Your task is to print all of the data word for word.
*****
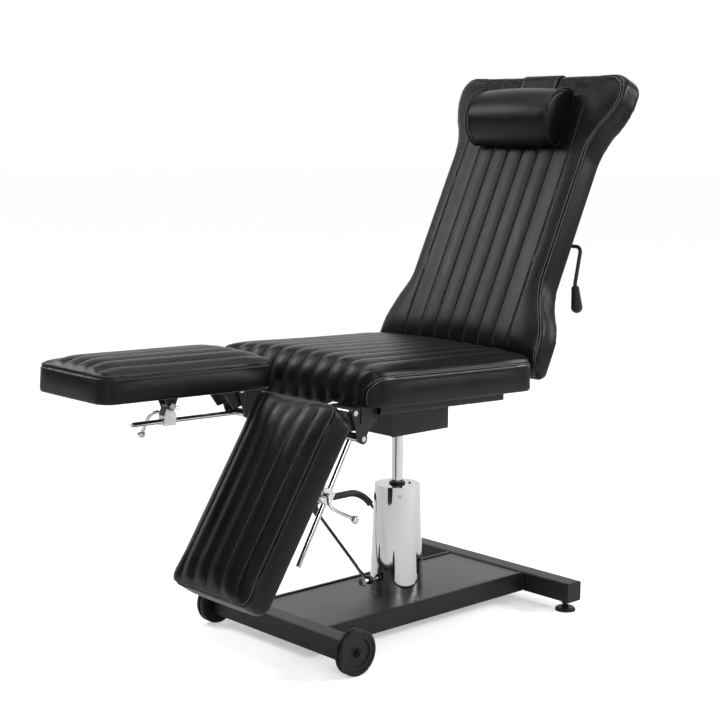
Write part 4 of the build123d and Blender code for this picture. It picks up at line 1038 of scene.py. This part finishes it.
def build_hardware():
    """Every small piece, body by body."""
    screw("shroud_screw", at(0.79 * shroud_r, -0.608 * shroud_r, 315), Vector((0.79, -0.608, 0.04)), "base")
    screw("cap_screw", at(18, 25, 337), zed, "base", 2.4 * mm, moulded)
    nut = bmesh.new()
    drum(nut, at(0, -120.5, 107), Vector((0, 1, 0)), 10.5 * mm, 7 * mm, sides=6)
    drum(nut, at(0, -113.5, 107), Vector((0, 1, 0)), 11.5 * mm, 1.5 * mm)
    small_piece("pedal_nut", nut, zinc, "pedal")
    collar = bmesh.new()
    drum(collar, at(0, -97, 107), Vector((0, 1, 0)), 10.5 * mm, 9 * mm)
    small_piece("pedal_collar", collar, paint, "pedal")
    for name, place, turn in (
        ("left", at(-182.2, -546.5, 568.3), -leg_rise),
        ("right", at(217.8, -440.5, 419.8), leg_down - leg_rise),
    ):
        spring_clip(f"clip_{name}", place, Matrix.Rotation(turn, 3, "X"), f"leg_rest_{name}")
    corners = []
    for side in (-1, 1):
        for y in (-341.2, 323.2):
            corners.append([at(side * 133, y, 30), at(side * 133, y, 73)])
    weld("base_welds", corners, "base")
    front_bead = [[at(side * 240, -299, 571), at(side * 240, -299, 593)] for side in (-1, 1)]
    box_top = [[at(side * 80, -90, 571.5), at(side * 80, 90, 566.5)] for side in (-1, 1)]
    weld("seat_welds", front_bead + box_top, "seat")
    bars = []
    for side in (-1, 1):
        for y in (0.134, 0.264, 0.394, 0.524):
            ends = [Vector((side * 0.11, y - 0.018, -0.006)), Vector((side * 0.11, y + 0.018, -0.006))]
            bars.append([back_place @ end for end in ends])
    weld("back_welds", bars, "back")
    low = -60 * mm
    under_seat = corner_path(-0.257, 0.257, -0.329, 0.159, 0.02, 0.02)
    staples("seat_staples", "seat_board", seat_place, [(x, y, low) for x, y in under_seat], "seat")
    under_leg = corner_path(-0.115, 0.115, -0.44, -0.023, 0.02, 0.02)
    for name, side in (("left", -1), ("right", 1)):
        place = leg_place[name] @ Matrix.Translation((side * leg_middle, 0, 0))
        path = [(x, y, low) for x, y in under_leg]
        staples(f"leg_staples_{name}", f"leg_board_{name}", place, path, f"leg_rest_{name}")
    under_back = [(x, y, low) for x, y in back_ring(23 * mm, back_low + 57 * mm)]
    staples("back_staples", "back_board", back_place, under_back, "back")


build_hardware()

# %% [markdown]
# The chair stands in a plain white studio. The camera sees white behind it, and soft lamps model the
# black vinyl. Mirror-like chrome also sees the white room, with one darker side that gives it streaks.

# %% Studio
floor_glow = 0.45
room_dim = 0.03
room_diffuse = 0.35


def build_floor():
    """White floor that keeps a soft shadow."""
    shape = bmesh.new()
    bmesh.ops.create_grid(shape, x_segments=1, y_segments=1, size=40)
    mesh = bpy.data.meshes.new("studio_floor")
    shape.to_mesh(mesh)
    shape.free()
    floor = bpy.data.objects.new("studio_floor", mesh)
    scene.collection.objects.link(floor)
    white = bpy.data.materials.new("white floor")
    white.use_nodes = True
    tree = white.node_tree
    shader = tree.nodes["Principled BSDF"]
    shader.inputs["Base Color"].default_value = (0.85, 0.85, 0.85, 1)
    shader.inputs["Roughness"].default_value = 0.9
    shader.inputs["Specular IOR Level"].default_value = 0.0
    rays = tree.nodes.new("ShaderNodeLightPath")
    shader.inputs["Emission Color"].default_value = (1, 1, 1, 1)
    glow = math_node(tree, "MULTIPLY", rays.outputs["Is Camera Ray"], floor_glow)
    tree.links.new(glow, shader.inputs["Emission Strength"])
    mesh.materials.append(white)


def build_world():
    """White to the camera, and dimmer to the surfaces, with a bright wall before and behind."""
    world = bpy.data.worlds.new("white studio")
    scene.world = world
    world.use_nodes = True
    tree = world.node_tree
    back = tree.nodes["Background"]
    rays = tree.nodes.new("ShaderNodeLightPath")
    direction = tree.nodes.new("ShaderNodeTexCoord").outputs["Generated"]
    toward = tree.nodes.new("ShaderNodeVectorMath")
    toward.operation = "DOT_PRODUCT"
    toward.inputs[1].default_value = (0.72, -0.69, 0.1)
    tree.links.new(direction, toward.inputs[0])

    walls = []
    for start, end, bright in ((-0.3, -0.85, 1.0), (0.25, 0.95, 0.5)):
        wall = tree.nodes.new("ShaderNodeMapRange")
        wall.interpolation_type = "SMOOTHSTEP"
        for label, value in zip(("From Min", "From Max", "To Min", "To Max"), (start, end, 0.0, bright)):
            wall.inputs[label].default_value = value
        tree.links.new(toward.outputs["Value"], wall.inputs["Value"])
        walls.append(wall.outputs["Result"])
    room = math_node(tree, "ADD", math_node(tree, "ADD", *walls), room_dim)
    seen = math_node(tree, "MAXIMUM", rays.outputs["Is Camera Ray"], rays.outputs["Is Transmission Ray"])
    mirrored = math_node(tree, "MULTIPLY", rays.outputs["Is Glossy Ray"], room)
    diffuse = math_node(tree, "MULTIPLY", rays.outputs["Is Diffuse Ray"], room_diffuse)
    strength = math_node(tree, "ADD", math_node(tree, "ADD", seen, mirrored), diffuse)
    tree.links.new(strength, back.inputs["Strength"])
    back.inputs["Color"].default_value = (1, 1, 1, 1)


def build_lamps():
    """A soft sun for the plain level, and four softboxes for the sheen."""
    target = Vector((0, 0, 0.75))
    for name, place, power, wide in (
        ("sun", (-1.2, -1.6, 5.0), 1.0, 40), ("over", (0.3, 0.6, 3.4), 34, 1.8),
        ("left", (-2.6, -1.3, 2.8), 42, 0.9), ("front", (3.0, -1.9, 2.1), 30, 0.8),
        ("rear", (2.6, 2.6, 2.2), 90, 0.9),
    ):
        lamp = bpy.data.lights.new(name, "SUN" if name == "sun" else "AREA")
        lamp.energy = power
        if name == "sun":
            lamp.angle = math.radians(wide)
        else:
            lamp.size = wide
        holder = bpy.data.objects.new(name, lamp)
        scene.collection.objects.link(holder)
        holder.location = place
        holder.rotation_euler = (target - Vector(place)).to_track_quat("-Z", "Y").to_euler()


build_floor()
build_world()
build_lamps()

# %% [markdown]
# The camera stands where the photographer stood: a little above seat height, to the right of the feet.

# %% Camera
def build_camera():
    """Camera from its place, compass angle, downward pitch and roll."""
    place = Vector((2.6466, -2.5645 + column_y, 1.1857))
    compass = math.radians(47.364)
    pitch = math.radians(8.363)
    roll = math.radians(0.337)
    level = math.cos(pitch)
    ahead = Vector((-math.sin(compass) * level, math.cos(compass) * level, -math.sin(pitch)))
    right = Vector((math.cos(compass), math.sin(compass), 0))
    up = right.cross(ahead)
    right, up = right * math.cos(roll) + up * math.sin(roll), up * math.cos(roll) - right * math.sin(roll)
    lens = bpy.data.cameras.new("camera")
    lens.lens = 76.1
    lens.sensor_width = 36
    camera = bpy.data.objects.new("camera", lens)
    scene.collection.objects.link(camera)
    turn = Matrix((right, up, -ahead)).transposed().to_4x4()
    camera.matrix_world = Matrix.Translation(place) @ turn
    scene.camera = camera


build_camera()
scene.view_settings.view_transform = "Standard"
*****
** Solution to this exercise **
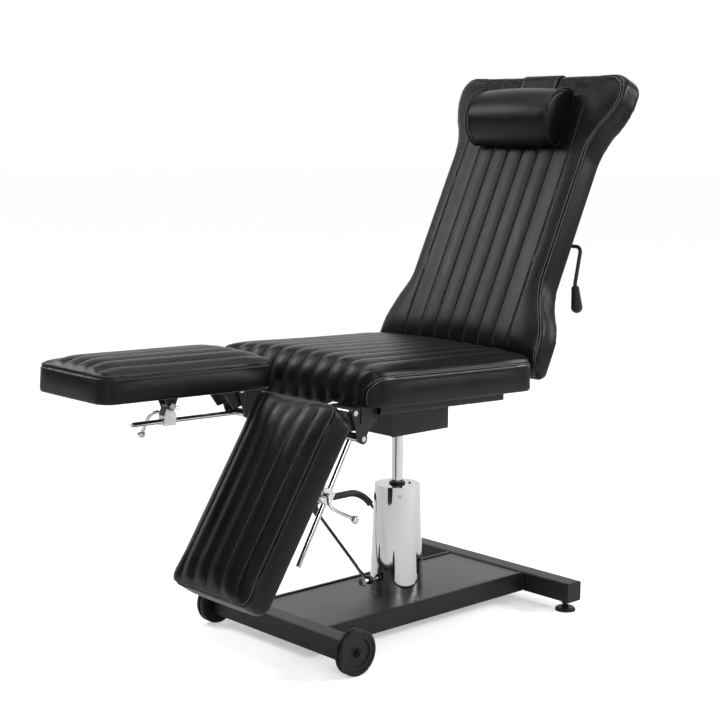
Write part 4 of the build123d and Blender code for this picture. It picks up at line 1038 of scene.py. This part finishes it.
def build_hardware():
    """Every small piece, body by body."""
    screw("shroud_screw", at(0.79 * shroud_r, -0.608 * shroud_r, 315), Vector((0.79, -0.608, 0.04)), "base")
    screw("cap_screw", at(18, 25, 337), zed, "base", 2.4 * mm, moulded)
    nut = bmesh.new()
    drum(nut, at(0, -120.5, 107), Vector((0, 1, 0)), 10.5 * mm, 7 * mm, sides=6)
    drum(nut, at(0, -113.5, 107), Vector((0, 1, 0)), 11.5 * mm, 1.5 * mm)
    small_piece("pedal_nut", nut, zinc, "pedal")
    collar = bmesh.new()
    drum(collar, at(0, -97, 107), Vector((0, 1, 0)), 10.5 * mm, 9 * mm)
    small_piece("pedal_collar", collar, paint, "pedal")
    for name, place, turn in (
        ("left", at(-182.2, -546.5, 568.3), -leg_rise),
        ("right", at(217.8, -440.5, 419.8), leg_down - leg_rise),
    ):
        spring_clip(f"clip_{name}", place, Matrix.Rotation(turn, 3, "X"), f"leg_rest_{name}")
    corners = []
    for side in (-1, 1):
        for y in (-341.2, 323.2):
            corners.append([at(side * 133, y, 30), at(side * 133, y, 73)])
    weld("base_welds", corners, "base")
    front_bead = [[at(side * 240, -299, 571), at(side * 240, -299, 593)] for side in (-1, 1)]
    box_top = [[at(side * 80, -90, 571.5), at(side * 80, 90, 566.5)] for side in (-1, 1)]
    weld("seat_welds", front_bead + box_top, "seat")
    bars = []
    for side in (-1, 1):
        for y in (0.134, 0.264, 0.394, 0.524):
            ends = [Vector((side * 0.11, y - 0.018, -0.006)), Vector((side * 0.11, y + 0.018, -0.006))]
            bars.append([back_place @ end for end in ends])
    weld("back_welds", bars, "back")
    low = -60 * mm
    under_seat = corner_path(-0.257, 0.257, -0.329, 0.159, 0.02, 0.02)
    staples("seat_staples", "seat_board", seat_place, [(x, y, low) for x, y in under_seat], "seat")
    under_leg = corner_path(-0.115, 0.115, -0.44, -0.023, 0.02, 0.02)
    for name, side in (("left", -1), ("right", 1)):
        place = leg_place[name] @ Matrix.Translation((side * leg_middle, 0, 0))
        path = [(x, y, low) for x, y in under_leg]
        staples(f"leg_staples_{name}", f"leg_board_{name}", place, path, f"leg_rest_{name}")
    under_back = [(x, y, low) for x, y in back_ring(23 * mm, back_low + 57 * mm)]
    staples("back_staples", "back_board", back_place, under_back, "back")


build_hardware()

# %% [markdown]
# The chair stands in a plain white studio. The camera sees white behind it, and soft lamps model the
# black vinyl. Mirror-like chrome also sees the white room, with one darker side that gives it streaks.

# %% Studio
floor_glow = 0.45
room_dim = 0.03
room_diffuse = 0.35


def build_floor():
    """White floor that keeps a soft shadow."""
    shape = bmesh.new()
    bmesh.ops.create_grid(shape, x_segments=1, y_segments=1, size=40)
    mesh = bpy.data.meshes.new("studio_floor")
    shape.to_mesh(mesh)
    shape.free()
    floor = bpy.data.objects.new("studio_floor", mesh)
    scene.collection.objects.link(floor)
    white = bpy.data.materials.new("white floor")
    white.use_nodes = True
    tree = white.node_tree
    shader = tree.nodes["Principled BSDF"]
    shader.inputs["Base Color"].default_value = (0.85, 0.85, 0.85, 1)
    shader.inputs["Roughness"].default_value = 0.9
    shader.inputs["Specular IOR Level"].default_value = 0.0
    rays = tree.nodes.new("ShaderNodeLightPath")
    shader.inputs["Emission Color"].default_value = (1, 1, 1, 1)
    glow = math_node(tree, "MULTIPLY", rays.outputs["Is Camera Ray"], floor_glow)
    tree.links.new(glow, shader.inputs["Emission Strength"])
    mesh.materials.append(white)


def build_world():
    """White to the camera, and dimmer to the surfaces, with a bright wall before and behind."""
    world = bpy.data.worlds.new("white studio")
    scene.world = world
    world.use_nodes = True
    tree = world.node_tree
    back = tree.nodes["Background"]
    rays = tree.nodes.new("ShaderNodeLightPath")
    direction = tree.nodes.new("ShaderNodeTexCoord").outputs["Generated"]
    toward = tree.nodes.new("ShaderNodeVectorMath")
    toward.operation = "DOT_PRODUCT"
    toward.inputs[1].default_value = (0.72, -0.69, 0.1)
    tree.links.new(direction, toward.inputs[0])

    walls = []
    for start, end, bright in ((-0.3, -0.85, 1.0), (0.25, 0.95, 0.5)):
        wall = tree.nodes.new("ShaderNodeMapRange")
        wall.interpolation_type = "SMOOTHSTEP"
        for label, value in zip(("From Min", "From Max", "To Min", "To Max"), (start, end, 0.0, bright)):
            wall.inputs[label].default_value = value
        tree.links.new(toward.outputs["Value"], wall.inputs["Value"])
        walls.append(wall.outputs["Result"])
    room = math_node(tree, "ADD", math_node(tree, "ADD", *walls), room_dim)
    seen = math_node(tree, "MAXIMUM", rays.outputs["Is Camera Ray"], rays.outputs["Is Transmission Ray"])
    mirrored = math_node(tree, "MULTIPLY", rays.outputs["Is Glossy Ray"], room)
    diffuse = math_node(tree, "MULTIPLY", rays.outputs["Is Diffuse Ray"], room_diffuse)
    strength = math_node(tree, "ADD", math_node(tree, "ADD", seen, mirrored), diffuse)
    tree.links.new(strength, back.inputs["Strength"])
    back.inputs["Color"].default_value = (1, 1, 1, 1)


def build_lamps():
    """A soft sun for the plain level, and four softboxes for the sheen."""
    target = Vector((0, 0, 0.75))
    for name, place, power, wide in (
        ("sun", (-1.2, -1.6, 5.0), 1.0, 40), ("over", (0.3, 0.6, 3.4), 34, 1.8),
        ("left", (-2.6, -1.3, 2.8), 42, 0.9), ("front", (3.0, -1.9, 2.1), 30, 0.8),
        ("rear", (2.6, 2.6, 2.2), 90, 0.9),
    ):
        lamp = bpy.data.lights.new(name, "SUN" if name == "sun" else "AREA")
        lamp.energy = power
        if name == "sun":
            lamp.angle = math.radians(wide)
        else:
            lamp.size = wide
        holder = bpy.data.objects.new(name, lamp)
        scene.collection.objects.link(holder)
        holder.location = place
        holder.rotation_euler = (target - Vector(place)).to_track_quat("-Z", "Y").to_euler()


build_floor()
build_world()
build_lamps()

# %% [markdown]
# The camera stands where the photographer stood: a little above seat height, to the right of the feet.

# %% Camera
def build_camera():
    """Camera from its place, compass angle, downward pitch and roll."""
    place = Vector((2.6466, -2.5645 + column_y, 1.1857))
    compass = math.radians(47.364)
    pitch = math.radians(8.363)
    roll = math.radians(0.337)
    level = math.cos(pitch)
    ahead = Vector((-math.sin(compass) * level, math.cos(compass) * level, -math.sin(pitch)))
    right = Vector((math.cos(compass), math.sin(compass), 0))
    up = right.cross(ahead)
    right, up = right * math.cos(roll) + up * math.sin(roll), up * math.cos(roll) - right * math.sin(roll)
    lens = bpy.data.cameras.new("camera")
    lens.lens = 76.1
    lens.sensor_width = 36
    camera = bpy.data.objects.new("camera", lens)
    scene.collection.objects.link(camera)
    turn = Matrix((right, up, -ahead)).transposed().to_4x4()
    camera.matrix_world = Matrix.Translation(place) @ turn
    scene.camera = camera


build_camera()
scene.view_settings.view_transform = "Standard"